Rubel forecast that in the next five to seven years, a phalanx of US retailers would have successfully entered overseas markets, and that market conditions at home would focus their minds on growing business via overseas expansion. “In the past it has been something US retailers generally have not focused on or been particularly good at,” he said. “It’s a skill set we just didn’t have. But you will see certain groups of us who really understand branding going at it aggressively over the next five to seven years. And watch out, because it is a skill set that we will have gained by then.”

Gromek said that US retailers needed to realise that the path to success in a new market was via hiring locals to run your business with plenty of autonomy. He said: “Hiring locals makes a real difference. They understand what is achievable and how to achieve it. When we gave our sales plan to our manager in China he just screwed it up and started again. He told me he could have done our plan in his sleep.

“If you want your people to succeed for you, understand what the locals believe in and give them the authority to execute it, that’s what really makes a difference.”

Looking East for growth
At the World Retail Congress last week, Mohammed Alshaya, executive chairman of franchising king Alshaya, told delegates that 25 years ago he would not have dreamed of his firm being international.
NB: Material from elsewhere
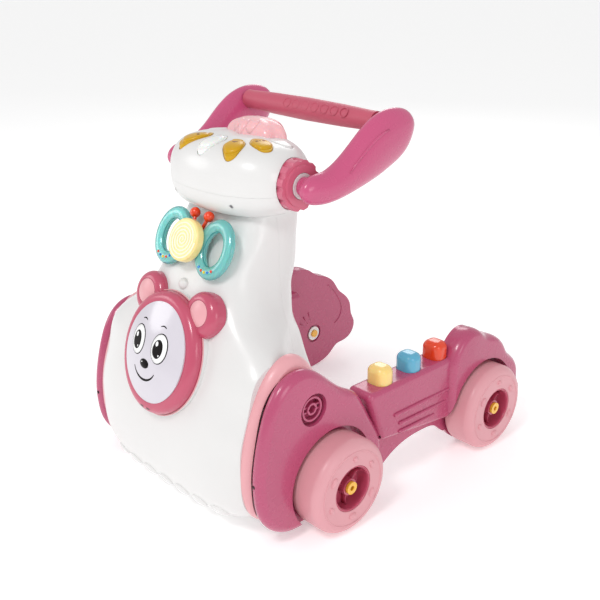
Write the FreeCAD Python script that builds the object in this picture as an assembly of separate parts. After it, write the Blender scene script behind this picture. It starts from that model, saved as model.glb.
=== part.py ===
"""Baby walker: a hollow bear-faced body on four wheels, with a console head, a push handle that
tilts, a spinning disc and press keys.

Layout, in millimetres: X across (+X is the right leg), Y from the bear face towards the child who
pushes, Z up from the floor. Everything is laid out from the front axle (Y = 0) and moved at export,
so that the origin of the finished part lies on the floor under the middle of its outline.
"""
import FreeCAD, Part
import math
import os

V = FreeCAD.Vector
X, Y, Z = V(1, 0, 0), V(0, 1, 0), V(0, 0, 1)
RIGHT, LEFT = 1, -1
SIDES = {"right": RIGHT, "left": LEFT}

# driving dimensions
FOOTPRINT_MIDDLE_Y = 117.58      # from the front axle to the middle of the whole outline
WALL = 3.0                       # moulded wall
GAP = 0.4                        # clearance between pieces that move past each other
FIT = 0.15                       # clearance where a curved piece sits on another
RUNNING = 0.05                   # radial clearance of a shaft in its hole
LOOP_EDGES = 8                   # edges in each closed outline of a slab with rounded faces
SMALLEST = 5.0                   # volume below which a leftover sliver is dropped

# wheels
WHEELBASE = 286.0
WHEEL_R = 60.0
AXLE_Z = WHEEL_R
TYRE_IN, TYRE_OUT = 161.0, 205.0  # faces of the tyre, from the centre plane
TYRE_SEAT_R = 29.5
OUTER_SHOULDER, INNER_SHOULDER = 12.0, 5.0
HUB_WEB = (183.0, 186.5)
HUB_BOSS_R = 10.5
HUB_BOSS = (162.0, 199.5)
HUB_WINDOWS = 3
PIN_R = 6.0
PIN_BORE_R = 3.2
PIN_HEAD_R = 8.0
PIN_HEAD = (200.0, 203.5)
PIN_START = 150.5
WELL_R = 66.0                    # wheel arch
WASHER_R = 11.5

# body
CHEEK_X = 140.0                  # flat sides of the white body
SPLIT_Y = 4.0                    # parting plane of the two shells
BODY_SECTIONS = [                # height, front y, back y, half width at the front, half width at the back
    (14, -98, 44, 100, 100), (24, -114, 52, 132, 118), (44, -127, 58, 157, 132), (80, -134, 60, 164, 137),
    (115, -134, 60, 165, 132), (145, -128, 60, 165, 116), (175, -118, 60, 165, 92), (205, -108, 58, 163, 77),
    (224, -101, 55, 152, 74), (242, -95, 52, 122, 73), (262, -89, 51, 96, 73), (285, -80, 53, 81, 74),
    (320, -58, 56, 75, 74), (350, -39, 57, 72, 73), (366, -30, 57, 70, 72)]
NECK_TOP = 366.0
DOOR_X, DOOR_Z = 40.0, (74.0, 128.0)   # battery door in the back
TRAY_Y = (22.0, 58.0)
SEAT_BACK = -40.0                # depth at which the bear's seat starts, inside the body

# head
HEAD_Y = 8.0
HEAD_SPLIT_Z = 393.0
HEAD_SECTIONS = [                # height, half width, half depth
    (366, 74, 50), (371, 86, 58), (382, 94, 64), (398, 97, 66), (414, 96, 65), (427, 91, 61), (437, 81, 54),
    (444, 64, 42), (448, 34, 22)]
HEAD_TOP = 448.0

# leaf-shaped keys on the head: angle from the front and distance of the middle, about (0, PETAL_HUB_Y)
PETALS = {"petal_key_1": (-37.0, 57.0), "petal_key_2": (37.0, 57.0), "petal_key_3": (68.0, 57.0),
          "petal_lamp": (0.0, 48.0)}
PETAL_HUB_Y = 19.0
PETAL_W, PETAL_L = 12.3, 19.5    # half width, half length
PETAL_FLANGE = 1.5
PETAL_TRAVEL = 1.5
PETAL_PROUD = 4.0
PETAL_FOOT = 418.0

# handle
PIVOT_Y, PIVOT_Z = 14.0, 403.0
SPIGOT_R = 11.0
SLEEVE_R = 15.0                  # fixed sleeve on the head that carries the spigot
SLEEVE_END = 105.0
COLLAR = (86.0, 104.0)
COLLAR_R = 29.5
COLLAR_FLUTES = 12
GRIP_Y, GRIP_Z, GRIP_R = 124.0, 463.0, 13.5
ARM_SECTIONS = [                 # x, y, z of the centre, half height, half thickness
    (122, -5, 402, 5, 4), (122, 2, 402, 13, 9), (122, 13, 402, 17, 12), (123, 28, 402, 18.5, 13.5),
    (124, 47, 406, 20.5, 14.5), (125, 71, 416, 25, 15.5), (126, 95, 429, 31, 15.5), (126, 118, 441, 34, 15),
    (126, 141, 449, 31.5, 13.5), (126, 159, 455, 23, 11), (126, 171, 458, 10, 6)]

# bear: measured from the back plane of the oval bezel
BEAR_TILT = 18.0
BEAR_Y, BEAR_Z = -113.0, 204.0   # middle of the bezel's back plane
BEZEL_A, BEZEL_B, BEZEL_DEPTH = 68.0, 74.0, 14.0
BEZEL_ROUND = 10.0
OPENING_A, OPENING_B = 54.5, 61.0
SEAT_MORE = 1.5                  # the white seat stands out round the bezel by this
FACE_FLOOR = 5.0                 # floor of the opening
FACE_TOP, FACE_DOME_R = 24.0, 185.0
EAR_X, EAR_UP, EAR_R = 49.5, 60.0, 27.5
EAR_FRONT, EAR_BACK, EAR_ROUND = 6.0, -14.0, 10.0
PAD_X, PAD_UP, PAD_R = 50.5, 62.0, 18.0
PAD_DOME_R, PAD_TOP = 40.0, 9.0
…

Today, it operates 1,500 franchise stores representing more than 50 international brands in 16 countries. And, according to Alshaya, low trading confidence in the West and high confidence in the East means there are still growth opportunities for retail brands.

He pointed towards sub 3% gross domestic product (GDP), retail saturation and the oversupply of brands in the West as the critical hurdles facing retailers. In comparison, emerging markets all enjoy GDP above 6%, with Russia at 7.4%, India at 8.5% and China at 11.4%.
But he urged delegates considering expanding from West to East to consider the geography and whether the brand is fit for each social, cultural and business landscape, and to ensure the brand is replicated consistently.

Ivan Barbera, Inditex’s Asia Pacific international director, also pointed to GDP per capita as a key influencer when considering potential new markets. Other factors informing Inditex’s expansion decisions include market size, attitudes towards fashion in the proposed market and future real estate developments.

According to Barbera: “The factors for success in a new market are having the right real estate, the right product at the right price and the best management expertise. The correct approach can be done by us or by a third party supported and controlled by us. We would never do anything through a franchise that we wouldn’t do ourselves.”